Liquid coating techniques can be used to coat materials onto substrates that have small surface feature profiles. For example, U.S. Pat. No. 5,812,317 discloses applying a solution of prepolymer components and a silane coupling agent onto the protruding portions of partially embedded microspheres. And U.S. Pat. No. 4,648,932 discloses extruding a liquid resin onto partially embedded microspheres. As another example, U.S. Pat. No. 5,674,592 discloses forming a self-assembled-monolayer coating of octadecyl mercaptan and a partially fluorinated mercaptan (namely, C8F17(CH2)11SH) from a solvent onto a surface that has small surface feature profiles.
Gas-phase Coating Methods
Gas-phase coating techniques generally include the methods commonly known as physical vapor deposition (PVD), chemical vapor deposition (CVD), and plasma deposition.
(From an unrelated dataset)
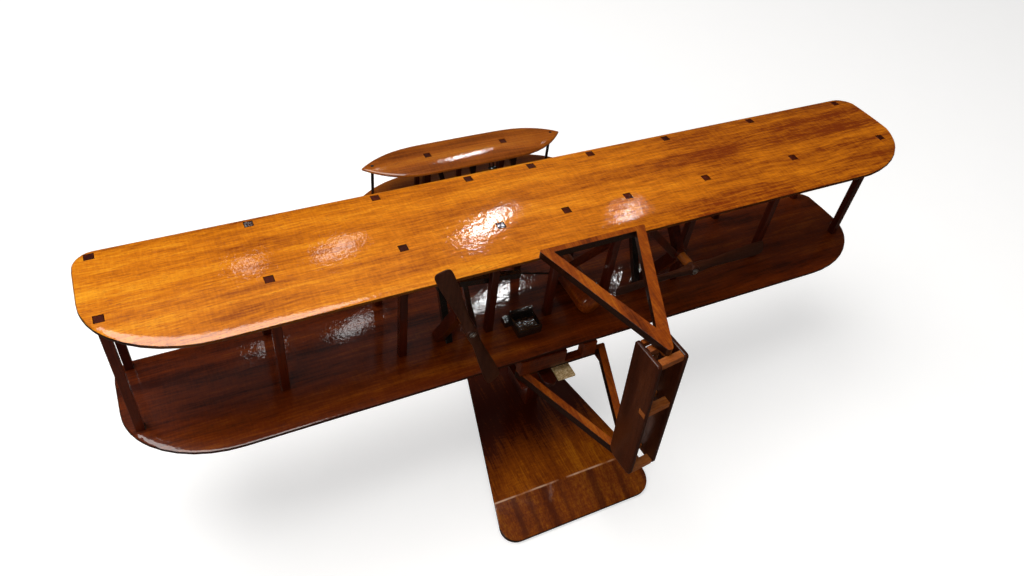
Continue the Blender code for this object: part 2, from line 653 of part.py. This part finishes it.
def make_belly():
    spacer = box((-32.0, -30.8, 95.0), (22.0, -24.6, LOWER_TOP - WING_THICK - 0.75))
    obj = emit("tail_spacer", spacer, material("tail_spacer", WOOD_RED, 0.25))
    notch = box((0.0, -40, 96.2), (12.3, -10, 110))
    boolean(obj, emit("cut_tail_spacer", notch, helper=True))
    tile = box((-6.4, -37.0, 86.0), (6.0, -25.2, 87.8))
    bevel(emit("belly_tile", tile, material("belly_tile", TAN, 0.45)), 0.3, 1)
    outline = rounded([(-15.7, -24.8, 0), (-15.7, -38.0, 4.0), (-6.8, -38.0, 4.0), (-6.8, -24.8, 0)])
    emit("belly_pad", prism(outline, 84.6, 87.5), material("belly_pad", WOOD_DARK, 0.25))


def base_outline(inset):
    """Plan outline of the base board: wide aft, narrow forward, with rounded corners."""
    slope = (BASE_WIDE - BASE_NARROW) / (BASE_FRONT - BASE_REAR)
    rear, front = BASE_REAR + inset, BASE_FRONT - inset
    side = inset * math.hypot(1, slope)
    wide, narrow = (BASE_WIDE - slope * (y - BASE_REAR) - side for y in (rear, front))
    radius = BASE_CORNER - inset
    return rounded([(BASE_SHIFT + wide, rear, radius), (narrow, front, radius), (-narrow, front, radius),
                    (BASE_SHIFT - wide, rear, radius)], 8)


def make_stand():
    rings = [[(x, y, z) for x, y in base_outline(inset)]
             for z, inset in ((0.0, BASE_UNDERCUT), (BASE_TOP, 0.0))]
    bm = loft(bmesh.new(), rings)
    fall = BASE_TOP - BASE_LIP
    trim(bm, (0, -BASE_CREASE, BASE_TOP), (0, -fall, -BASE_CREASE - BASE_REAR))
    trim(bm, (0, BASE_CREASE, BASE_TOP), (0, fall, BASE_FRONT - BASE_CREASE))
    bevel(emit("base_board", bm, material("base_board", WOOD_GOLD, 0.14)), 0.5, 2, 30)
    aft, fore = -0.2, 30.0
    tops = [wing_top(LOWER_TOP, y) - WING_THICK - 0.25 for y in (aft, fore)]
    outline = [(aft, BASE_TOP + 0.2), (fore, BASE_TOP + 0.2), (fore, tops[1] - 0.1), (aft, tops[0])]
    post = emit("stand_post", prism(outline, -3.0, 7.4, "YZ"), material("stand_post", WOOD_DARK, 0.2))
    bevel(post, 0.4, 2)


def main():
    clear_scene()
    make_wings()
    make_interplane_struts()
    for side, sign in SIDES:
        make_bracket(side, sign)
        make_drive(side, sign)
    make_propeller("port", -1, -PORT_LEAN)
    make_propeller("starboard", 1, 90 - STARBOARD_TILT)
    make_port_gear()
    make_starboard_gear()
    make_engine()
    make_tank()
    hinge = pivot("rudder_hinge", HINGE, (0, -HINGE_LEAN, RUDDER_YAW))
    make_tail(hinge)
    make_rudder(hinge)
    make_elevator()
    make_skids()
    make_belly()
    make_stand()


main()
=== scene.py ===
"""Looks for a lacquered mahogany desktop model of a canard pusher biplane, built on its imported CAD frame."""
import math

import bpy
from mathutils import Matrix, Vector


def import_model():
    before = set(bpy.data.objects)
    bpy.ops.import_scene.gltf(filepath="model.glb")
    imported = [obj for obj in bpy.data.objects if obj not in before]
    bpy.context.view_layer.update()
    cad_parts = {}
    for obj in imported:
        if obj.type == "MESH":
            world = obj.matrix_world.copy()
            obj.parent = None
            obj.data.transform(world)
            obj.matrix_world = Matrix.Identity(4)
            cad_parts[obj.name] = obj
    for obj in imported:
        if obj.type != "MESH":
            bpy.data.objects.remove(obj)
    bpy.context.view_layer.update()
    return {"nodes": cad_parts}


# Camera, in the frame's metres and degrees.
CAMERA_AT = Vector((-0.20733, -0.29217, 0.48576))
CAMERA_AZIMUTH, CAMERA_ELEVATION, CAMERA_ROLL = -31.49, 45.02, 8.53
LENS_MM, SENSOR_MM = 28.217, 36.0
CAMERA_CLIP = 0.01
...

These techniques commonly involve generating a gas-phase coating material that condenses onto or reacts with a substrate surface. The methods are typically suitable for coating films, foils, and papers in roll form, as well as coating three-dimensional objects. Various gas-phase deposition methods are described in “Thin-Films: Film. Formation Techniques,” Encyclopedia of Chemical Technology, 4th ed., vol. 23 (New York, 1997), pp. 1040-76.
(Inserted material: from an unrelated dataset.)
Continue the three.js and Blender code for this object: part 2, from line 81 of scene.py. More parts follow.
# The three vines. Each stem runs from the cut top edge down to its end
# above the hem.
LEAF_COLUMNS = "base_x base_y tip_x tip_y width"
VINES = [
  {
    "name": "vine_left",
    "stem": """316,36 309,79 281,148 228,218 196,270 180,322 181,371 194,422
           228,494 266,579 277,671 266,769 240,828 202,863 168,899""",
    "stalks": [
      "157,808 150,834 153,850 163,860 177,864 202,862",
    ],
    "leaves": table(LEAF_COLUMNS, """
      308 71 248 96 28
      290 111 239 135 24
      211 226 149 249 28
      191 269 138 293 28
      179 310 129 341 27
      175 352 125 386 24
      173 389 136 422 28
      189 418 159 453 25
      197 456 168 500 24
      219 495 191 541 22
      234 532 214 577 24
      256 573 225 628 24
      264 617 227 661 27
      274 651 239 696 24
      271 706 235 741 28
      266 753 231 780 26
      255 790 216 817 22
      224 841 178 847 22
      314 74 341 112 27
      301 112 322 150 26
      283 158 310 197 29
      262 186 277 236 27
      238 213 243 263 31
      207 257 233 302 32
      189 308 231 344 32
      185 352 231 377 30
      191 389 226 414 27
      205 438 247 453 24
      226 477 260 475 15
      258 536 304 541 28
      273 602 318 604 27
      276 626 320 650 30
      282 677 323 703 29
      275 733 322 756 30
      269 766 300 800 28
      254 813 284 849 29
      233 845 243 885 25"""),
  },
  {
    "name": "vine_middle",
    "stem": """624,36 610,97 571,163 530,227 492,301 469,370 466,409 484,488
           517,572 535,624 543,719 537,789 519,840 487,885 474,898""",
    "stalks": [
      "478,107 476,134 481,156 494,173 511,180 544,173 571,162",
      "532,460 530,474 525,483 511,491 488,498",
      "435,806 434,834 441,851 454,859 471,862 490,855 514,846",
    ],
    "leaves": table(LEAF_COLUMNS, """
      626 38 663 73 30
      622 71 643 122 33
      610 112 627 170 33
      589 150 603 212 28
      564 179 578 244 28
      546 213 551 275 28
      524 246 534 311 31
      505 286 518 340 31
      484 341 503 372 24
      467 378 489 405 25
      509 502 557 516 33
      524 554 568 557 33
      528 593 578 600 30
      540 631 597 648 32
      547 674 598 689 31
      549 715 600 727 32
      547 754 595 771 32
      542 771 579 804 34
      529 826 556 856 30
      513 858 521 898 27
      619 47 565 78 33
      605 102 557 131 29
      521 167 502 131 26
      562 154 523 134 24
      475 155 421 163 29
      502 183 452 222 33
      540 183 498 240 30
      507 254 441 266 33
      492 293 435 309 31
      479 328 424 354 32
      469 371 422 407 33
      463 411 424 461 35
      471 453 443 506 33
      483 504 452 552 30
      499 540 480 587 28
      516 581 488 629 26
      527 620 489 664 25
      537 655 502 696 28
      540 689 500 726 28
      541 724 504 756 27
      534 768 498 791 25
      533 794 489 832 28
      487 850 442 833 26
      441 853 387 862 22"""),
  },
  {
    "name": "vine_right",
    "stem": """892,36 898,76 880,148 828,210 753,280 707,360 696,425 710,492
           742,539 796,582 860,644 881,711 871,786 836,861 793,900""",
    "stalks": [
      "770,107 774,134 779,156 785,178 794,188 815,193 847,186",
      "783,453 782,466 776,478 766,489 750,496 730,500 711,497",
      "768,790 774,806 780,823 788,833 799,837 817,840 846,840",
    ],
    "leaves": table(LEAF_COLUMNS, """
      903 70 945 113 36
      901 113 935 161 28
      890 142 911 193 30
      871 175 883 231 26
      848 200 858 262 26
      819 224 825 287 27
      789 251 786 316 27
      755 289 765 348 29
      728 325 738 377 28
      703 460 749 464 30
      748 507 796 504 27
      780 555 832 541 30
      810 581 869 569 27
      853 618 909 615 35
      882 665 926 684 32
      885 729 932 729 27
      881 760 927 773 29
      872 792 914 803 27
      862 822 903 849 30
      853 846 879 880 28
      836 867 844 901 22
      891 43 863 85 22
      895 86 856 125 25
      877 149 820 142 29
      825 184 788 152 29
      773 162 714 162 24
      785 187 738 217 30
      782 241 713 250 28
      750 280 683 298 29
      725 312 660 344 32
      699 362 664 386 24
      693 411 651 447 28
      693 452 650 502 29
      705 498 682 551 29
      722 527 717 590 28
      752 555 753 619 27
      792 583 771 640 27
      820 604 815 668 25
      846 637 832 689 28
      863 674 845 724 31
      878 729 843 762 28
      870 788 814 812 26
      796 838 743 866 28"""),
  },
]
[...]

PVD is a vacuum process where the coating material is vaporized by evaporation, by sublimation, or by bombardment with energetic ions from a plasma (sputtering). The vaporized material condenses to form a solid film on the substrate. The deposited material, however, is generally metallic or ceramic in nature (see Encyclopedia of Chemical Technology as cited above). U.S. Pat. No. 5,342,477 discloses using a PVD process to deposit a metal on a substrate that has small surface feature profiles. A PVD process has also been used to sublimate and deposit organic materials such as perylene dye molecules onto substrates that have small surface features, as disclosed in U.S. Pat. No. 5,879,828.
CVD processes involve reacting two or more gas-phase species (precursors) to form solid metallic and/or ceramic coatings on a surface (see Encyclopedia of Chemical Technology as cited above). In a high-temperature CVD method, the reactions occur on surfaces that can be heated at 300° C. to 1000° C. or more, and thus the substrates are limited to materials that can withstand relatively high temperatures. In a plasma-enhanced CVD method, the reactions are activated by a plasma, and therefore the substrate temperature can be significantly lower. CVD processing can be used to form inorganic coatings on structured surfaces. For example, U.S. Pat. No. 5,559,634 teaches the use of CVD processing to form thin, transparent coatings of ceramic materials on structured surfaces for optical applications.
Plasma deposition, also known as plasma polymerization, is analogous to plasma-enhanced CVD, except that the precursor materials and the deposited coatings are typically organic in nature. The plasma significantly breaks up the precursor molecules into a distribution of molecular fragments and atoms that randomly recombine on a surface to generate a solid coating (see Encyclopedia of Chemical Technology as cited above). A characteristic of a plasma-deposited coating is the presence of a wide range of functional groups, including many types of functional groups not contained in the precursor molecules. Plasma-deposited coatings generally lack the repeat-unit structure of conventional polymers, and they generally do not resemble linear, branched, or conventional crosslinked polymers and copolymers. Plasma deposition techniques can be used to coat structured surfaces. For example, U.S. Pat. No. 5,116,460 teaches the use of plasma deposition to form coatings of plasma-polymerized fluorocarbon gases onto etched silicon dioxide surfaces during semiconductor device fabrication.
Monomer Vapor Coating Methods
Monomer vapor coating methods may be described as a hybrid of the liquid and gas phase coating methods. Monomer vapor coating methods generally involve condensing a liquid coating out of a gas-phase and subsequently solidifying or curing it on the substrate. The liquid coating generally can be deposited with high uniformity and can be quickly polymerized to form a high quality solid coating. The coating material is often comprised of radiation-curable monomers. Electron-beam or ultraviolet irradiation is frequently used in the curing (see, for example, U.S. Pat. No. 5,395,644). The liquid nature of the initial deposit makes monomer vapor coatings generally smoother than the substrate. These coatings therefore can be used as a smoothing layer to reduce the roughness of a substrate (see, for example, J. D. Affinito et al., “Polymer/Polymer, Polymer/Oxide, and Polymer/Metal Vacuum Deposited Interference Filters”, Proceedings of the 10th International Conference on Vacuum Web Coating, pp. 207-20 (1996)).